• _Your objective_:
Present every line in which the string "picture" appears.

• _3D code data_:
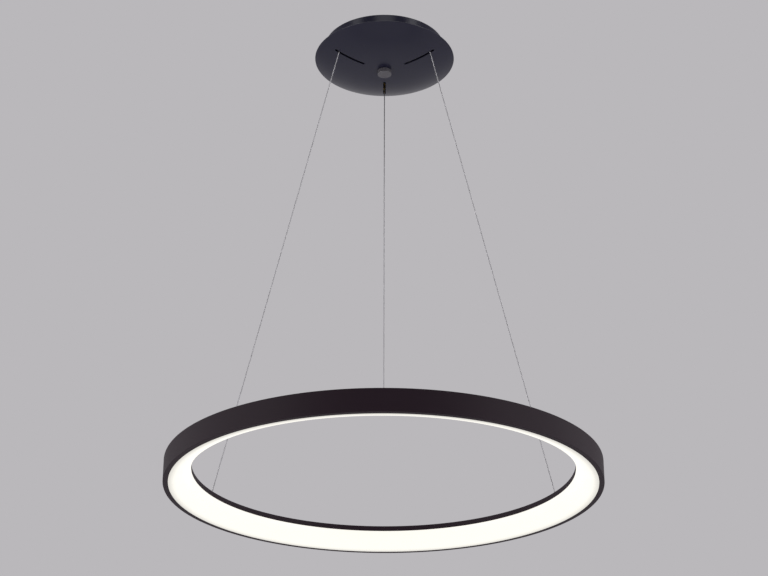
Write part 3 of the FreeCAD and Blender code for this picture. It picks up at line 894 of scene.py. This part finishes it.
@dataclass(frozen=True)
class Studio:
    """Plain grey surroundings, soft light from both sides and a pale floor."""

    backdrop: Colour = (0.491, 0.479, 0.497)
    light_behind_camera: float = 0.04
    light_behind_lamp: float = 1.0
    sky_strength: float = 1.0
    sky_spread: float = 60.0
    floor_level: float = -2.4
    floor_size: float = 14.0
    floor_dark: Colour = (0.76, 0.75, 0.77)
    floor_light: Colour = (0.8, 0.79, 0.81)
    floor_cloud: float = 0.8
    floor_roughness: float = 0.9
    camera_distance: float = 2.3043
    camera_level: float = -1.4794
    camera_pitch: float = 24.97
    camera_roll: float = 0.127
    focal_pixels: float = 1767.6
    sensor: float = 36.0

    def build(self) -> None:
        """Set up the camera, the surroundings, the floor and the lights."""
        self.build_camera()
        self.build_surroundings()
        self.build_floor()
        canopy = tuple(sum(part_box("canopy_cover"), Vector()) / 2)
        ring = tuple(sum(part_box("ring_housing"), Vector()) / 2)
        for softbox in (
            Softbox("upper_left", (-1.72, -1.25, 1.3), canopy, (0.6, 0.6), 3),
            Softbox("upper_right", (1.72, -1.25, 1.3), canopy, (0.6, 0.6), 4),
            Softbox("upper_front", (0.0, -3.0, 2.0), canopy, (1.8, 0.6), 10),
            Softbox("front_left", (-2.0, -1.37, -0.58), canopy, (1.0, 1.2), 16),
            Softbox("front_right", (2.0, -1.37, -0.58), canopy, (1.0, 1.2), 16),
            Softbox("side_left", (-2.6, 0.2, -0.5), ring, (3.0, 3.0), 19),
            Softbox("side_right", (2.6, 0.2, -0.5), ring, (3.0, 3.0), 19),
        ):
            softbox.build()
        self.build_sky()

    def build_camera(self) -> None:
        """Camera below the lamp that looks up at it, as in the photo."""
        data = bpy.data.cameras.new("photo_camera")
        data.sensor_width = self.sensor
        data.lens = self.focal_pixels * self.sensor / PHOTO_WIDTH
        data.clip_end = 100.0
        camera = bpy.data.objects.new("photo_camera", data)
        camera.location = (0.0, -self.camera_distance, self.camera_level)
        pitch = Matrix.Rotation(math.radians(90 + self.camera_pitch), 3, "X")
        roll = Matrix.Rotation(math.radians(self.camera_roll), 3, "Z")
        camera.rotation_euler = (pitch @ roll).to_euler()
        bpy.context.scene.collection.objects.link(camera)
        bpy.context.scene.camera = camera

    def build_surroundings(self) -> None:
        """Even grey to the camera; as a light, dim behind the camera and bright behind the lamp."""
        bpy.context.scene.view_settings.view_transform = "Standard"
        world = bpy.data.worlds.new("studio")
        bpy.context.scene.world = world
        world.use_nodes = True
        nodes, links = world.node_tree.nodes, world.node_tree.links
        background = nodes["Background"]
        background.inputs["Color"].default_value = (*self.backdrop, 1.0)
        direction = nodes.new("ShaderNodeSeparateXYZ")
        links.new(nodes.new("ShaderNodeTexCoord").outputs["Generated"], direction.inputs[0])
        glow = nodes.new("ShaderNodeMapRange")
        glow.inputs["From Min"].default_value = -1.0
        glow.inputs["To Min"].default_value = self.light_behind_camera
        glow.inputs["To Max"].default_value = self.light_behind_lamp
        links.new(direction.outputs["Y"], glow.inputs["Value"])
        strength = nodes.new("ShaderNodeMix")
        links.new(nodes.new("ShaderNodeLightPath").outputs["Is Camera Ray"], strength.inputs["Factor"])
        links.new(glow.outputs["Result"], strength.inputs["A"])
        strength.inputs["B"].default_value = 1.0
        links.new(strength.outputs["Result"], background.inputs["Strength"])

    def build_sky(self) -> None:
        """Very soft light from straight above, for the floor and the tops."""
        data = bpy.data.lights.new("sky", "SUN")
        data.energy = self.sky_strength
        data.angle = math.radians(self.sky_spread)
        sky = bpy.data.objects.new("sky", data)
        sky.location = (0.0, 0.0, 3.0)
        bpy.context.scene.collection.objects.link(sky)

    def build_floor(self) -> None:
        """Pale floor well below the lamp."""
        deselect()
        bpy.ops.mesh.primitive_plane_add(size=self.floor_size, location=(0, 0, self.floor_level))
        floor = bpy.context.object
        floor.name = "studio_floor"
        graph = Graph("studio_floor")
        tint = graph.mix(graph.noise(self.floor_cloud), self.floor_dark, self.floor_light)
        graph.surface(Base_Color=tint, Roughness=self.floor_roughness)
        floor.data.materials.append(graph.material)


def corners(box: Sequence) -> list[list[float]]:
    """A box's two corners as plain lists of numbers."""
    return [[float(value) for value in corner] for corner in box]


def main() -> None:
    """Build the studio and dress the lamp."""
    logging.basicConfig(level=logging.INFO, format="%(name)s %(message)s")
    Studio().build()
    wardrobe = Wardrobe()
    wardrobe.dress_frame()
    Canopy(wardrobe).build()
    for number in (1, 2, 3):
        SuspensionWire(wardrobe, number).build()
    Ring(wardrobe).build()


if __name__ == "__main__":
    main()
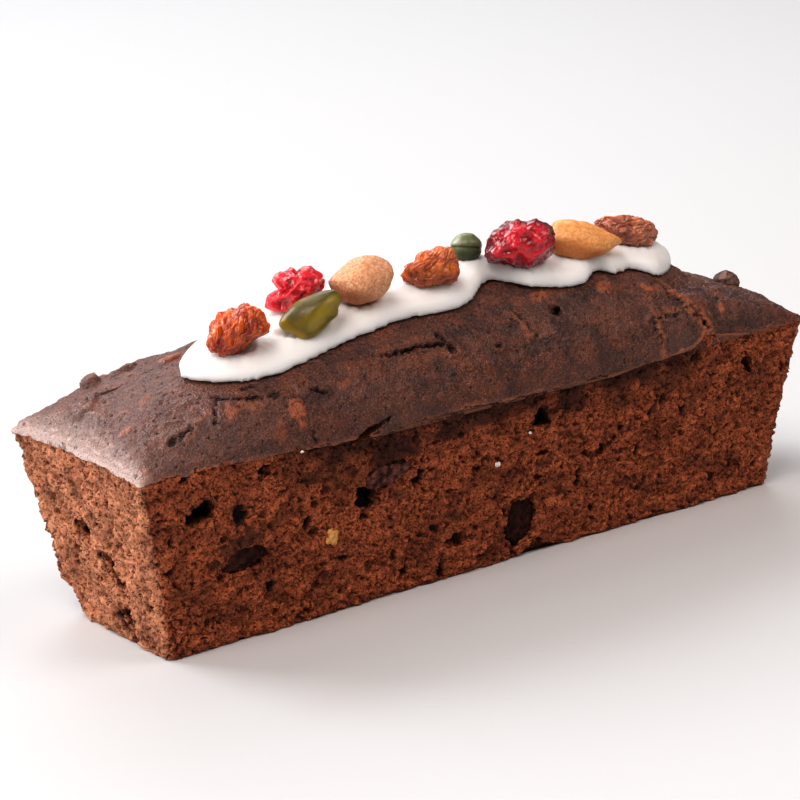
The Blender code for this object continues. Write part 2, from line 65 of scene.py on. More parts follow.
MM = 0.001
CRUMB_GRID = 0.41 * MM  # how finely the crumb is divided
CRUST_GRID = 0.42 * MM
SHARE_OF_BUBBLES = 1
LOAF_LOW, LOAF_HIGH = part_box("cake")
HALF_LENGTH, HALF_WIDTH = LOAF_HIGH.x, LOAF_HIGH.y
MARGIN = 0.1 * MM  # how far the sculpted loaf keeps inside the box of its solid
RIM = 45.5 * MM  # the height of the tin
TAPER = 7.3 * MM  # how far its walls lean in, down to the base
CRUMB_TOP = 48.3 * MM  # where the crumb ends, out of sight under the crust

# The lower edge of the crust, along the front wall: place, height.
FRONT_SEAM = (
    (-100, 46), (-79, 45.7), (-60, 44.7), (-36, 43), (-13, 44.8), (20, 43.3), (37, 43), (61, 45),
    (65.5, 47.6), (72, 46.2), (81, 45.2), (100, 45.4),
)


def only(piece):
    """Selects one piece and nothing else."""
    bpy.ops.object.select_all(action="DESELECT")
    piece.select_set(True)
    bpy.context.view_layer.objects.active = piece


def edit_all(piece):
    """Opens a piece in edit mode with all its faces selected."""
    only(piece)
    bpy.context.tool_settings.mesh_select_mode = (False, False, True)
    bpy.ops.object.mode_set(mode="EDIT")
    bpy.ops.mesh.select_all(action="SELECT")


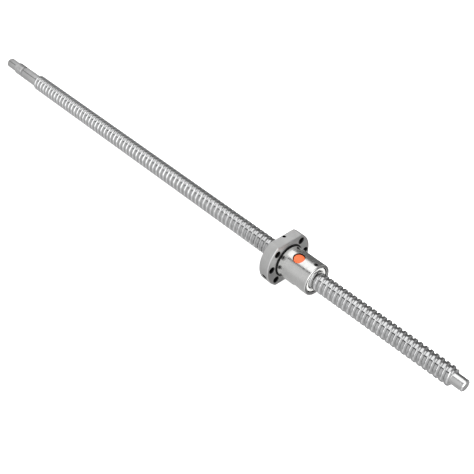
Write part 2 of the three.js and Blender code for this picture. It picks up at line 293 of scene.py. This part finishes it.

• _The answer_:
Write part 3 of the FreeCAD and Blender code for this picture. It picks up at line 894 of scene.py. This part finishes it.
Write part 2 of the three.js and Blender code for this picture. It picks up at line 293 of scene.py. This part finishes it.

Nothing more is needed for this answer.